** Goal **
Take the listing and print it in full, exactly as given.

** Data segment **
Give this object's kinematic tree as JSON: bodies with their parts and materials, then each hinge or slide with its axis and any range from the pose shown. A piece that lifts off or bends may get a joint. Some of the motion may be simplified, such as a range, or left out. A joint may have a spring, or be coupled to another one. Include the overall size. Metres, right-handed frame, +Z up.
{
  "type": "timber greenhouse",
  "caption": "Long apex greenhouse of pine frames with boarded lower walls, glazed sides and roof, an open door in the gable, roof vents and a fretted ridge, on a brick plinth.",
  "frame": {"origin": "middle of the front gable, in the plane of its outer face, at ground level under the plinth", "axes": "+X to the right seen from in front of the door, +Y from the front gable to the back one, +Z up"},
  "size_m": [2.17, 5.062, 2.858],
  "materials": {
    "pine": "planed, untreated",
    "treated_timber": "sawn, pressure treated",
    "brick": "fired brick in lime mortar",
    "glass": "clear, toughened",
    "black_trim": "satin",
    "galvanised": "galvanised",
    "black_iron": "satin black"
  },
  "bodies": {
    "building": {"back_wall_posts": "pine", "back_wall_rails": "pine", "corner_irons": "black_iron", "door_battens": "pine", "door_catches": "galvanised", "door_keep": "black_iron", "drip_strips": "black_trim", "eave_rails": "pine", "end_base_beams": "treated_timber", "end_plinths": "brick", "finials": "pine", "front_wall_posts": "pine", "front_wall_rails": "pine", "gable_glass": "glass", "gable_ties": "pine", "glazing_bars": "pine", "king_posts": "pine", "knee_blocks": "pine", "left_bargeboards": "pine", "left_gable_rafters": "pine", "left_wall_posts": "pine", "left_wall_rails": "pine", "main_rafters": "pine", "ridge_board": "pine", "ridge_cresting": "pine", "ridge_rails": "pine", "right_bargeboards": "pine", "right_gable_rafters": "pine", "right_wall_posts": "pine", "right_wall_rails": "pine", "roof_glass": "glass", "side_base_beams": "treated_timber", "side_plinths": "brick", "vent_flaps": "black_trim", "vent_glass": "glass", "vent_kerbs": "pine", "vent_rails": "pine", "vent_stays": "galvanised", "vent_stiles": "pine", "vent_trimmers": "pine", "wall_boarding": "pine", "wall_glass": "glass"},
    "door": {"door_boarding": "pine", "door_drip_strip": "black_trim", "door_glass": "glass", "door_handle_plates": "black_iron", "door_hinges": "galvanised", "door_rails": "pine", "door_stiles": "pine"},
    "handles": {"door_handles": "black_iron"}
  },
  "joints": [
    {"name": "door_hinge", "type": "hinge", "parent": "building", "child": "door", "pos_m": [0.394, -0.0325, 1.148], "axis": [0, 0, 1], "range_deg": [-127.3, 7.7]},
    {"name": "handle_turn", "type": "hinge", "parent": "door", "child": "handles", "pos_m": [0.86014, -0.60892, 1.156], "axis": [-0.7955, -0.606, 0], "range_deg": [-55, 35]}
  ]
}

** Task output **
Give this object's kinematic tree as JSON: bodies with their parts and materials, then each hinge or slide with its axis and any range from the pose shown. A piece that lifts off or bends may get a joint. Some of the motion may be simplified, such as a range, or left out. A joint may have a spring, or be coupled to another one. Include the overall size. Metres, right-handed frame, +Z up.
{
  "type": "timber greenhouse",
  "caption": "Long apex greenhouse of pine frames with boarded lower walls, glazed sides and roof, an open door in the gable, roof vents and a fretted ridge, on a brick plinth.",
  "frame": {"origin": "middle of the front gable, in the plane of its outer face, at ground level under the plinth", "axes": "+X to the right seen from in front of the door, +Y from the front gable to the back one, +Z up"},
  "size_m": [2.17, 5.062, 2.858],
  "materials": {
    "pine": "planed, untreated",
    "treated_timber": "sawn, pressure treated",
    "brick": "fired brick in lime mortar",
    "glass": "clear, toughened",
    "black_trim": "satin",
    "galvanised": "galvanised",
    "black_iron": "satin black"
  },
  "bodies": {
    "building": {"back_wall_posts": "pine", "back_wall_rails": "pine", "corner_irons": "black_iron", "door_battens": "pine", "door_catches": "galvanised", "door_keep": "black_iron", "drip_strips": "black_trim", "eave_rails": "pine", "end_base_beams": "treated_timber", "end_plinths": "brick", "finials": "pine", "front_wall_posts": "pine", "front_wall_rails": "pine", "gable_glass": "glass", "gable_ties": "pine", "glazing_bars": "pine", "king_posts": "pine", "knee_blocks": "pine", "left_bargeboards": "pine", "left_gable_rafters": "pine", "left_wall_posts": "pine", "left_wall_rails": "pine", "main_rafters": "pine", "ridge_board": "pine", "ridge_cresting": "pine", "ridge_rails": "pine", "right_bargeboards": "pine", "right_gable_rafters": "pine", "right_wall_posts": "pine", "right_wall_rails": "pine", "roof_glass": "glass", "side_base_beams": "treated_timber", "side_plinths": "brick", "vent_flaps": "black_trim", "vent_glass": "glass", "vent_kerbs": "pine", "vent_rails": "pine", "vent_stays": "galvanised", "vent_stiles": "pine", "vent_trimmers": "pine", "wall_boarding": "pine", "wall_glass": "glass"},
    "door": {"door_boarding": "pine", "door_drip_strip": "black_trim", "door_glass": "glass", "door_handle_plates": "black_iron", "door_hinges": "galvanised", "door_rails": "pine", "door_stiles": "pine"},
    "handles": {"door_handles": "black_iron"}
  },
  "joints": [
    {"name": "door_hinge", "type": "hinge", "parent": "building", "child": "door", "pos_m": [0.394, -0.0325, 1.148], "axis": [0, 0, 1], "range_deg": [-127.3, 7.7]},
    {"name": "handle_turn", "type": "hinge", "parent": "door", "child": "handles", "pos_m": [0.86014, -0.60892, 1.156], "axis": [-0.7955, -0.606, 0], "range_deg": [-55, 35]}
  ]
}